Researchers are often invested in disseminating the results of their research to the practitioners and policymakers who helped enable it—but disseminating a paper, developing a brief, or even holding an event may not truly empower decision-makers to make changes based on the research. If you’re a researcher, funder, or practitioner who is interested in what can be done at this critical point to turn evidence into policy, read on!
Disseminate results in stages and determine next steps
Mapping evidence to real-world decisions and processes in order to determine the right course of action can be complex. Together with our partners, we gather the troops—researchers, implementers, and IPA’s research and policy team—and have a discussion around what the implications of the research are for policy and practice.
This staged dissemination is critically important: having private discussions first helps partners digest the results and think through their reactions in a lower-stakes setting. We help the partners think about not only the results, but how their stakeholders will respond to the results, and how we can support their ongoing learning, whether results are “good” or not as hoped. Later, we hold larger dissemination events to inform the public. But we try to work closely with researchers and implementers to think through next steps right after results are available—before the window of opportunity passes.

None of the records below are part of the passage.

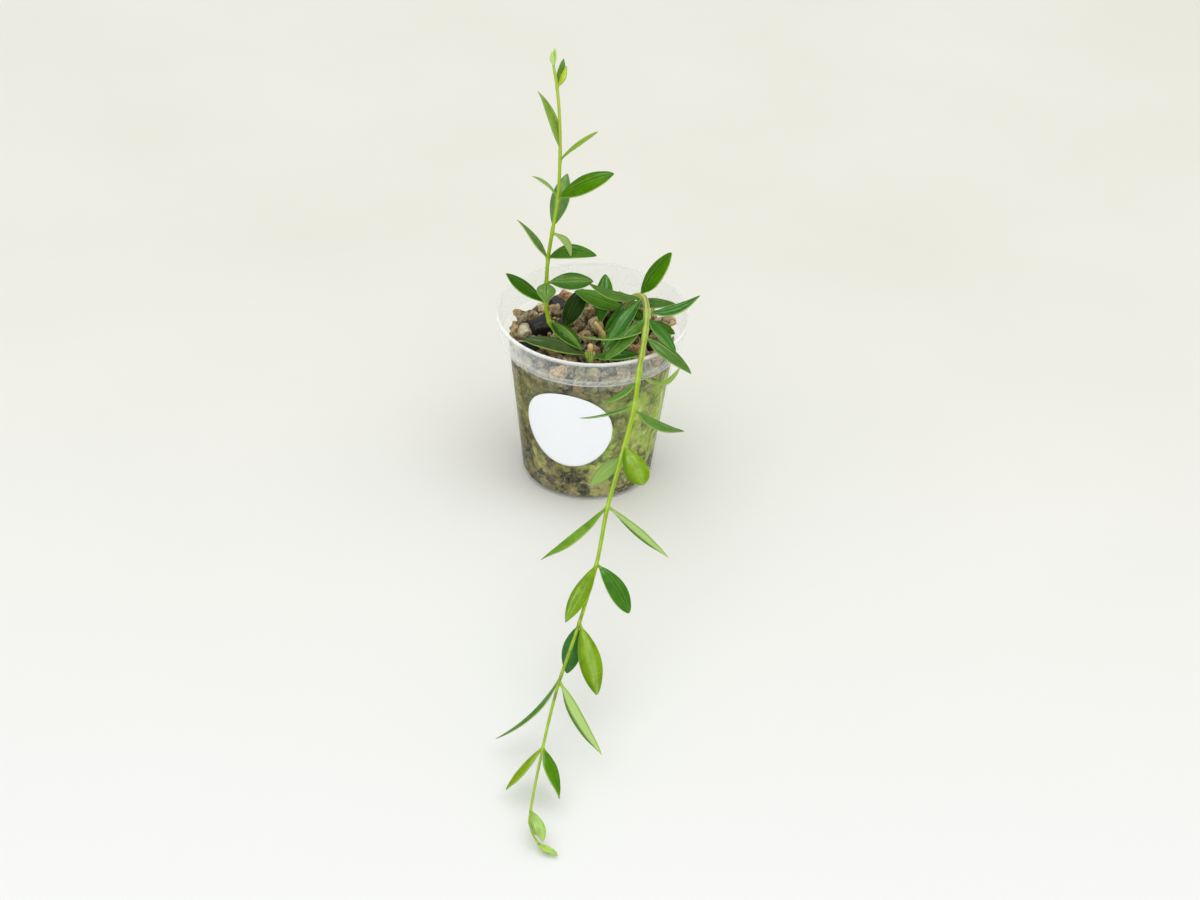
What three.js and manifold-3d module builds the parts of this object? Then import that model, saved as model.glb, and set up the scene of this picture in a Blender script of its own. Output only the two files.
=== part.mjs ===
// A small potted hoya: a clear tapered pot with a round sticker, a bed of pumice grains with chunks of
// bark, one upright shoot, one long shoot that trails over the rim to the table, and five short cuttings.
// Millimetres and degrees. The origin is the middle of the pot's foot, +Z is up, the long shoot trails to -Y.

import * as THREE from 'three';
import { mergeVertices } from 'three/addons/utils/BufferGeometryUtils.js';
import Module from 'manifold-3d';

const wasm = await Module();
wasm.setup();

const GAP = 0.3;

const POT = {
  height: 66.5,
  rimRadius: 35,
  collarHeight: 11,
  collarFootRadius: 33.2,
  neckRadius: 31,
  footRadius: 24.5,
  wall: 1,
  floor: 1.2,
  sides: 48,
  drainHoles: 6,
  drainRadius: 2,
  drainRing: 15,
};
const NECK = POT.height - POT.collarHeight;

const STICKER = { radius: 16.7, thickness: 0.4, rings: 5, sides: 36, heading: -105.5, height: 32.7 };

const BED = {
  top: 55,
  sides: 32,
  rows: 9,
  relief: 1.5,
  stones: 74,
  stoneRadius: 3.1,
  stoneRise: 0.8,
  spread: 28.4,
  unevenness: 0.9,
};

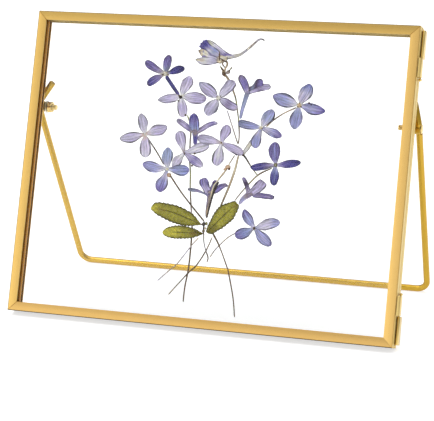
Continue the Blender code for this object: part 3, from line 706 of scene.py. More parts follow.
def screw(side, label, material):
    """A machine screw: a low rounded head outside the eye and a cut thread to its tip."""
    sides, pitch, radius, cut_depth, thread_end = 28, 0.5, 1.45, 0.24, 101.0
    rings = []
    x = SCREW_TIP
    while x < SCREW_SEAT + 0.001:
        from_tip = x - SCREW_TIP
        threaded = x < thread_end
        fade = min(1.0, max(0.0, from_tip / 0.6)) * (1.0 if threaded else 0.0)
        point = 0.32 * (1 - min(1.0, (from_tip + 0.15) / 0.5))
        ring = []
        for angle in (2 * pi * k / sides for k in range(sides)):
            cut = abs(2 * ((from_tip / pitch + angle / (2 * pi)) % 1.0) - 1)
            r = radius - cut_depth * cut * fade - point
            ring.append((side * x, PIVOT.y + r * cos(angle), PIVOT.z + r * sin(angle)))
        rings.append(ring)
        x += pitch / 8 if threaded else 0.4
    head = ((0.0, radius), (0.0, 2.35), (0.1, 2.5), (0.3, 2.44), (0.48, 2.15), (0.6, 1.6), (0.66, 1.1))
    rings += turned(side, [(SCREW_SEAT + out, r) for out, r in head], sides)
    shape = bmesh.new()
    loft(shape, rings)
    bmesh.ops.remove_doubles(shape, verts=shape.verts, dist=0.0005)
    finish_piece(f"screw_{label}", shape, "rear_half", material, 38.0)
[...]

Identify & prioritize policy opportunities
Many of our partners have already written smart advice about how to identify policy opportunities (windows, openings… etc.), so there’s no need for us to restate all that great thinking (go read it!). However, we get asked frequently how we prioritize policy opportunities, and we do have a clear internal process for making that decision. Here are our criteria:
- A body of evidence to build on: One single study doesn’t often present the best policy opportunities. This is a generalization, of course, and there are exceptions, but typically our policy teams pay the most attention to bodies of evidence that are coming to a consensus. These are the opportunities for which we feel most able to recommend next steps related to policy and practice—there is a clearer message to communicate and research conclusions we can state with greater confidence.
- Relationships to open doors: Our long-term in-country presence and deep involvement with partners through research projects means that we have many relationships and doors open to us. Yet some of these relationships are stronger than others, and some partners are more influential in the processes we want to impact. We use stakeholder mapping tools to clarify who is invested and who has influence. We also track our stakeholder outreach to make sure our relationships stay strong and mutually beneficial.
- A concrete decision or process that we can influence: This is the typical understanding of a “policy opening,” and it’s an important one. What are the partner’s priorities, felt needs, and open questions? Where do those create opportunities for our influence? If the evidence would indicate one course of action, but that course isn’t even an option our partner would consider or be able to consider (for cost or other practical reasons), we have to give the opportunity a pass.
- Implementation funding: In the countries where we work, even when we have strong relationships, strong evidence, and the partner is open to influence, there is still one crucial ingredient missing: implementation funding. Addressing this constraint means getting evidence-based programming onto the agenda of major donors.
Get partners on board
Forming a coalition of partners and funders who will partner with us as we move forward is crucial. As a research and policy organization, we can’t scale effective solutions alone—nor is that the specialty that we want to develop, since there are others to fill that role. We need partners like Evidence Action Beta to help us pressure test solutions as they move towards scale, or partners like Living Goods who already have nationwide networks of community health workers who can reach communities efficiently and effectively. And we need governments who are willing to make public investments and decisions based on evidence.
Each policy opportunity can also be a learning opportunity
Finally: don’t forget the ongoing learning
Each policy opportunity can also be a learning opportunity—whether that is through rigorous evaluation at scale, high-quality process evaluations to ensure fidelity of implementation, and/or ongoing monitoring with tight feedback loops to improve program management. As we build stronger partnerships through careful results sharing, we also equip our partners to think more about what’s next – and what other things they want to learn along the way.
So after the data’s collected, and on its way to write up back in an office, someone has to consciously make a decision and face the now what? If you keep your head in the details it’s easy to look up and realize you’ve lost the momentum, the stakeholders have dispersed, and everybody has gone on to their next project. We hope these tools will help you figure out what to do to seize the moment and make sure your project makes a difference.